Cultural and mythic context
Wind and storm gods occupy a central place in nearly every mythology, and their dream-life inherits that weight. In Greek tradition, the typhoon — Typhon — was the most monstrous offspring of Gaia, a being of coiled wind whose very name survives in modern meteorology. To dream of such a force was, for the ancients, to brush against something pre-Olympian, older than order itself.
In Japanese culture, the kamikaze — the "divine wind" — was both feared and revered, a force that intervened in human history with terrible precision. Indigenous traditions across the Great Plains of North America, where tornadoes are a lived seasonal reality, often treat the funnel as a being with intent rather than a meteorological accident; the Kiowa and Osage carry stories in which the storm is approached with the same care one would give a powerful person. The dream image inherits some of that personhood — many dreamers report the tornado feeling watched, intelligent, or specifically aimed.
Christian symbolic tradition reads the whirlwind variously: as the voice of God answering Job out of the storm, as the chariot that took Elijah upward, as the rushing wind of Pentecost. Across these readings, the whirlwind is the point at which the divine becomes unignorable — it does not arrive politely. Hindu cosmology likewise honours Vayu, the wind, as both vital breath and destructive force, and the dream image often carries this doubleness.
Norse tradition, with its sensitivity to fate (wyrd), tended to read sudden storms as the unwinding of threads already spun. The tornado dream in this register is less a warning than a recognition: what is happening was, in some sense, already in motion before you noticed. The dream is the noticing.
A Jungian reading: the eruption of the unconscious
Jung wrote extensively about the unconscious as something that does not stay politely contained, and his readers have often pointed to storm and tornado imagery as a textbook depiction of contents pushing up from below — or, in the tornado's case, slamming down from above. The funnel is shaped almost exactly like the mandala-cone of psychic energy concentrating itself at a single point of contact with consciousness. When the unconscious has been overruled for too long, it does not knock; it rotates.

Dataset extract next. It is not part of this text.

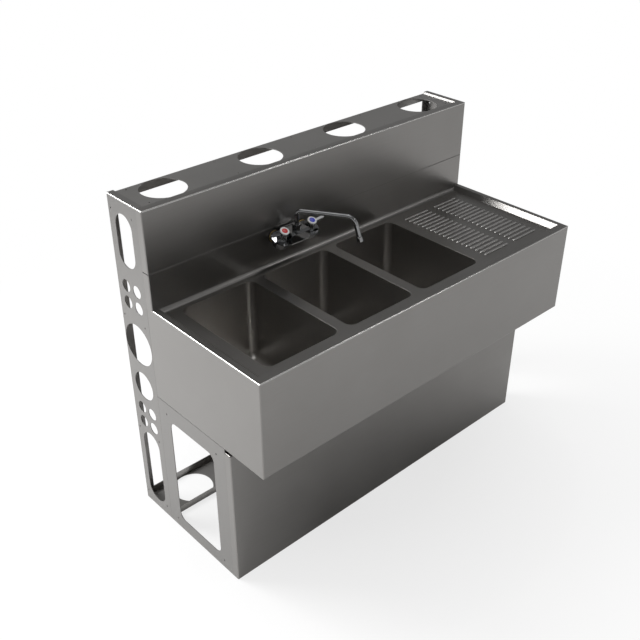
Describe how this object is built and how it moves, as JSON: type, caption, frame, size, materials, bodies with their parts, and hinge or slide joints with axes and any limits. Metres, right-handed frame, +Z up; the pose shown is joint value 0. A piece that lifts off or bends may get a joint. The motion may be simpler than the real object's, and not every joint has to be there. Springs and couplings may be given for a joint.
{
  "type": "underbar sink unit with hollow wall",
  "caption": "Steel underbar sink unit: deep round-cornered bowls, ribbed drainboard, wall-mounted swivel faucet and a hollow service wall with round holes, on a base with an open back.",
  "frame": {"origin": "middle of the footprint, on the floor", "axes": "+X to the right along the front as a user faces it, +Y to the back of the wall, +Z up"},
  "size_m": [1.2192, 0.598, 1.032],
  "materials": {
    "frame_steel": "mill finish sheet",
    "sink_steel": "satin",
    "bowl_steel": "satin, drawn",
    "bolt_steel": "plain",
    "chrome": "polished",
    "brass": "turned",
    "rubber": "matt",
    "index_white": "gloss",
    "hot_red": "gloss",
    "cold_blue": "gloss"
  },
  "bodies": {
    "unit": {"left_end_plate": "frame_steel", "right_end_plate": "frame_steel", "top_channel": "frame_steel", "bottom_channel": "frame_steel", "upper_splash_panel": "sink_steel", "seam_rail": "frame_steel", "sink_top": "sink_steel", "front_apron": "sink_steel", "left_apron": "sink_steel", "right_apron": "sink_steel", "left_bowl": "bowl_steel", "middle_bowl": "bowl_steel", "right_bowl": "bowl_steel", "left_drainboard_stiffener": "frame_steel", "right_drainboard_stiffener": "frame_steel", "left_drain_body": "chrome", "middle_drain_body": "chrome", "right_drain_body": "chrome", "left_drain_gasket": "rubber", "middle_drain_gasket": "rubber", "right_drain_gasket": "rubber", "left_drain_locknut": "brass", "middle_drain_locknut": "brass", "right_drain_locknut": "brass", "left_coupling_nut": "brass", "middle_coupling_nut": "brass", "right_coupling_nut": "brass", "left_tailpiece": "chrome", "middle_tailpiece": "chrome", "right_tailpiece": "chrome", "left_base_side": "frame_steel", "right_base_side": "frame_steel", "kick_panel": "sink_steel", "frame_bolts": "bolt_steel", "frame_nuts": "bolt_steel", "faucet_body": "chrome", "hot_shank": "brass", "cold_shank": "brass", "hot_shank_gasket": "rubber", "cold_shank_gasket": "rubber", "shank_locknuts": "brass", "hot_bonnet": "chrome", "cold_bonnet": "chrome", "spout_nut": "chrome", "spout_seal": "rubber"},
    "hot_handle": {"hot_stem": "brass", "hot_lever": "chrome", "hot_handle_screw": "bolt_steel", "hot_index_ring": "index_white", "hot_index_button": "hot_red"},
    "cold_handle": {"cold_stem": "brass", "cold_lever": "chrome", "cold_handle_screw": "bolt_steel", "cold_index_ring": "index_white", "cold_index_button": "cold_blue"},
    "spout": {"spout_tube": "chrome", "spout_collar": "chrome", "aerator": "chrome"}
  },
  "joints": [
    {"name": "hot_lever_turn", "type": "hinge", "parent": "unit", "child": "hot_handle", "pos_m": [-0.1979, 0.105, 0.829], "axis": [0, -0.4226, 0.9063], "range_deg": [0, 90]},
    {"name": "cold_lever_turn", "type": "hinge", "parent": "unit", "child": "cold_handle", "pos_m": [-0.0963, 0.105, 0.829], "axis": [0, -0.4226, 0.9063], "range_deg": [-90, 0]},
    {"name": "spout_swing", "type": "hinge", "parent": "unit", "child": "spout", "pos_m": [-0.1471, 0.097, 0.829], "axis": [0, 0, 1], "range_deg": [-122.5, 57.5]}
  ]
}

In this reading, the dream is less about external events than about an internal pressure system whose imbalance has finally found expression. The shadow material you have been refusing to integrate — anger, grief, ambition, desire — often arrives first as weather. The work, then, is not to outrun the tornado but to ask what part of yourself it is carrying.
Variations
Watching a tornado from a distance. Often read as awareness without engagement — you can see the trouble coming, but you have not yet decided whether it concerns you. The dream may be asking whether distance is wisdom or avoidance.
Multiple tornadoes at once. Frequently interpreted as overlapping crises — several areas of life destabilising simultaneously, none of which can be addressed in isolation. The dream tends to appear during genuinely overloaded periods.
Hiding in a basement or shelter. A hopeful variant in most readings: the psyche locating its own structure of safety. The image often signals that you do, in fact, have interior resources you have been underestimating.